-------- Material provided

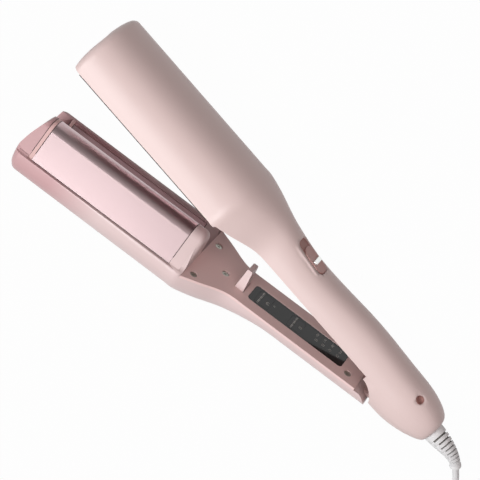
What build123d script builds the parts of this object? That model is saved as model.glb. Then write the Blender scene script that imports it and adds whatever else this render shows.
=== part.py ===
"""Deep-wave hair waver, lying open on its side, as an assembly of separate pieces.

Both arms are drawn closed, in the arm frame: X runs from the tip to the cord end, Y across
the width and Z across the gap, with the mid plane of the gap at z = 0. The upper jaw is the
lower one turned half a turn about X. The lower arm is then swung open about the hinge pin,
and the whole tool is laid on its side on the floor, with Z up.
"""
from build123d import *
from math import acos, asin, atan, atan2, cos, degrees, hypot, pi, radians, sin, sqrt, tan
import os

# ---------------------------------------------------------------- driving sizes (mm, degrees)
LENGTH = 302.0              # tip to the end of the rear housing
HEAD_WIDTH = 57.8           # across the jaws
HEAD_DEPTH = 26.4           # mid plane to the back of a jaw
HANDLE_WIDTH = 30.4
LOWER_HANDLE_DEPTH = 14.8   # mid plane to the back of the lower handle
UPPER_HANDLE_DEPTH = 17.4
UPPER_HANDLE_SWELL = 1.9    # how much the upper handle fills the palm
HOUSING_DEPTH = 17.3        # mid plane to the underside of the rear housing
OPEN_ANGLE = 13.8           # between the arms when the spring holds them open
HINGE_X, HINGE_Z = 280.0, 8.0

WALL = 1.8                  # moulded shells
COVER = 1.6                 # inner covers
BULKHEAD = 1.4              # wall behind the wave
TILT = 0.16                 # slope of the parting faces across the width
FACE_LOWER = 1.8            # parting face of the lower handle, off the mid plane
FACE_UPPER = 2.0            # parting face of the upper handle, off the mid plane
RIM = 0.88                  # head rims, off the mid plane
FULLNESS = 0.64             # of the rounded backs; 0.55 would be an ellipse
SPARE = 1.0                 # cut off again by the parting faces
PITCH = 8.0                 # between the sections of the lofts

SHOULDER_START, SHOULDER_END = 120.0, 158.0       # seen from above
BACK_START, BACK_END = 124.0, 188.0               # seen from the side
HOUSING_START = 250.0       # where the rear cover starts
UNDER_START = 268.0         # where its underside starts to rise
REAR_START = 273.0          # where the rear end starts to round off
END_HALF_WIDTH, END_TOP, END_BOTTOM = 7.7, 8.6, 6.9

RIDGE_Y = 10.7              # ridge crown, off the centre line
WAVE_HEIGHT = 18.5          # mid plane to the crown of the wave
WAVE_RADIUS = 8.7           # crown and valley, midway between the plates
FLANK = 65.5                # slope of the outer flanks
PLATE_GAP = 0.8             # between the plates when the arms are shut
PLATE = 1.2                 # thickness of the heating plates
PLATE_TOP = 1.2             # where the plate ends inside the far lip
PLATE_START, PLATE_END = 12.8, 115.5
BEZEL = 2.4                 # heat-proof strip in front of the plate
BLOCK_END = 125.5           # rear end of the wave, at the parting face
BLOCK_LEAN = 12.0           # of its rear end
TRAY = 1.2                  # heat-proof tray that carries the plate
HEATER_START, HEATER_END, HEATER_FLAT = 22.0, 106.0, 6.0
FIT = 0.15                  # between seated pieces
NOSE_RADIUS = 59.0          # bow of the tip
NOSE_DROP = 12.0            # where the bow starts, below the mid plane
EDGE = 2.0                  # rounding of the tip

PANEL_START, PANEL_END, PANEL_WIDTH, PANEL_CORNER = 164.0, 233.4, 15.2, 2.2
PANEL_SUNK = 0.4
LENS = 1.2
FRAME, FRAME_EDGE = 1.0, 1.6                      # carrier under the display window
KEYS = {"power_key": (173.0, 10.0), "temperature_key": (197.0, 10.0)}     # centre, length
KEY_WIDTH, KEY_FLANGE, KEY_CORNER = 11.0, 0.8, 1.2
KEY_TRAVEL = 0.6
LAMPS_X, LAMP_Y = (212.1, 217.3, 222.5, 227.7), -0.5
BOARD, BOARD_WIDTH = 1.2, 12.4
SWITCH = 1.1
RIB = 1.5
BOARD_RIBS = (184.0, 214.0)
POWER_BOARD_START, POWER_BOARD_END = 194.0, 234.0
POWER_BOARD_RIBS = (200.0, 227.0)

SCREWS = ((130.6, 15.1), (130.9, -20.2), (144.9, -1.8), (239.0, -8.0))
SCREW_HEAD, SCREW_HEAD_HEIGHT, SCREW_SUNK = 2.3, 1.2, 0.8
SCREW_SHANK, SCREW_LENGTH = 1.3, 6.4
POST, POST_DROP = 3.4, 3.4

SLIDER_START, SLIDER_END, SLIDER_WIDTH = 164.0, 188.4, 12.0
SLIDER_TRAVEL = 5.0
SLIDER_SUNK, SLIDER_FLOOR = 2.0, 1.6
LOOSE = 0.3                 # gap round the slider, the latch and the tie
SLIDER_PROUD = 0.5
STEM_LENGTH, STEM_WIDTH = 7.0, 4.0
BAR_X, BAR = 180.0, 2.4

HOOK_X, HOOK_LENGTH, HOOK_TIP, HOOK_HEIGHT = 153.9, 6.2, 3.4, 11.8
HOOK_Y, HOOK_WIDTH = -0.8, 10.6
LATCH_WIDTH, LATCH_LOW, LATCH_HIGH = 4.4, 5.8, 8.2
LATCH_START = 162.0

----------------

Task to carry out — Make an exact copy of all the data.

Task answer —
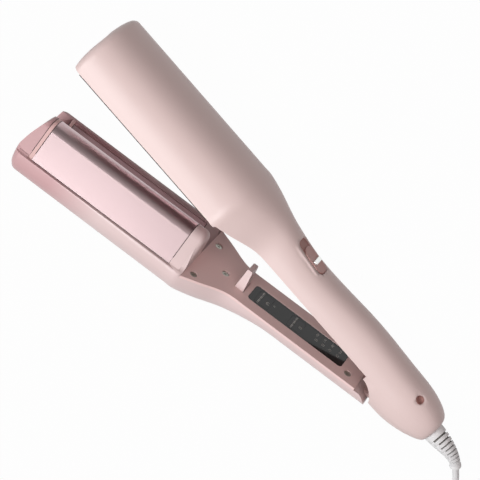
What build123d script builds the parts of this object? That model is saved as model.glb. Then write the Blender scene script that imports it and adds whatever else this render shows.
=== part.py ===
"""Deep-wave hair waver, lying open on its side, as an assembly of separate pieces.

Both arms are drawn closed, in the arm frame: X runs from the tip to the cord end, Y across
the width and Z across the gap, with the mid plane of the gap at z = 0. The upper jaw is the
lower one turned half a turn about X. The lower arm is then swung open about the hinge pin,
and the whole tool is laid on its side on the floor, with Z up.
"""
from build123d import *
from math import acos, asin, atan, atan2, cos, degrees, hypot, pi, radians, sin, sqrt, tan
import os

# ---------------------------------------------------------------- driving sizes (mm, degrees)
LENGTH = 302.0              # tip to the end of the rear housing
HEAD_WIDTH = 57.8           # across the jaws
HEAD_DEPTH = 26.4           # mid plane to the back of a jaw
HANDLE_WIDTH = 30.4
LOWER_HANDLE_DEPTH = 14.8   # mid plane to the back of the lower handle
UPPER_HANDLE_DEPTH = 17.4
UPPER_HANDLE_SWELL = 1.9    # how much the upper handle fills the palm
HOUSING_DEPTH = 17.3        # mid plane to the underside of the rear housing
OPEN_ANGLE = 13.8           # between the arms when the spring holds them open
HINGE_X, HINGE_Z = 280.0, 8.0

WALL = 1.8                  # moulded shells
COVER = 1.6                 # inner covers
BULKHEAD = 1.4              # wall behind the wave
TILT = 0.16                 # slope of the parting faces across the width
FACE_LOWER = 1.8            # parting face of the lower handle, off the mid plane
FACE_UPPER = 2.0            # parting face of the upper handle, off the mid plane
RIM = 0.88                  # head rims, off the mid plane
FULLNESS = 0.64             # of the rounded backs; 0.55 would be an ellipse
SPARE = 1.0                 # cut off again by the parting faces
PITCH = 8.0                 # between the sections of the lofts

SHOULDER_START, SHOULDER_END = 120.0, 158.0       # seen from above
BACK_START, BACK_END = 124.0, 188.0               # seen from the side
HOUSING_START = 250.0       # where the rear cover starts
UNDER_START = 268.0         # where its underside starts to rise
REAR_START = 273.0          # where the rear end starts to round off
END_HALF_WIDTH, END_TOP, END_BOTTOM = 7.7, 8.6, 6.9

RIDGE_Y = 10.7              # ridge crown, off the centre line
WAVE_HEIGHT = 18.5          # mid plane to the crown of the wave
WAVE_RADIUS = 8.7           # crown and valley, midway between the plates
FLANK = 65.5                # slope of the outer flanks
PLATE_GAP = 0.8             # between the plates when the arms are shut
PLATE = 1.2                 # thickness of the heating plates
PLATE_TOP = 1.2             # where the plate ends inside the far lip
PLATE_START, PLATE_END = 12.8, 115.5
BEZEL = 2.4                 # heat-proof strip in front of the plate
BLOCK_END = 125.5           # rear end of the wave, at the parting face
BLOCK_LEAN = 12.0           # of its rear end
TRAY = 1.2                  # heat-proof tray that carries the plate
HEATER_START, HEATER_END, HEATER_FLAT = 22.0, 106.0, 6.0
FIT = 0.15                  # between seated pieces
NOSE_RADIUS = 59.0          # bow of the tip
NOSE_DROP = 12.0            # where the bow starts, below the mid plane
EDGE = 2.0                  # rounding of the tip

PANEL_START, PANEL_END, PANEL_WIDTH, PANEL_CORNER = 164.0, 233.4, 15.2, 2.2
PANEL_SUNK = 0.4
LENS = 1.2
FRAME, FRAME_EDGE = 1.0, 1.6                      # carrier under the display window
KEYS = {"power_key": (173.0, 10.0), "temperature_key": (197.0, 10.0)}     # centre, length
KEY_WIDTH, KEY_FLANGE, KEY_CORNER = 11.0, 0.8, 1.2
KEY_TRAVEL = 0.6
LAMPS_X, LAMP_Y = (212.1, 217.3, 222.5, 227.7), -0.5
BOARD, BOARD_WIDTH = 1.2, 12.4
SWITCH = 1.1
RIB = 1.5
BOARD_RIBS = (184.0, 214.0)
POWER_BOARD_START, POWER_BOARD_END = 194.0, 234.0
POWER_BOARD_RIBS = (200.0, 227.0)

SCREWS = ((130.6, 15.1), (130.9, -20.2), (144.9, -1.8), (239.0, -8.0))
SCREW_HEAD, SCREW_HEAD_HEIGHT, SCREW_SUNK = 2.3, 1.2, 0.8
SCREW_SHANK, SCREW_LENGTH = 1.3, 6.4
POST, POST_DROP = 3.4, 3.4

SLIDER_START, SLIDER_END, SLIDER_WIDTH = 164.0, 188.4, 12.0
SLIDER_TRAVEL = 5.0
SLIDER_SUNK, SLIDER_FLOOR = 2.0, 1.6
LOOSE = 0.3                 # gap round the slider, the latch and the tie
SLIDER_PROUD = 0.5
STEM_LENGTH, STEM_WIDTH = 7.0, 4.0
BAR_X, BAR = 180.0, 2.4

HOOK_X, HOOK_LENGTH, HOOK_TIP, HOOK_HEIGHT = 153.9, 6.2, 3.4, 11.8
HOOK_Y, HOOK_WIDTH = -0.8, 10.6
LATCH_WIDTH, LATCH_LOW, LATCH_HIGH = 4.4, 5.8, 8.2
LATCH_START = 162.0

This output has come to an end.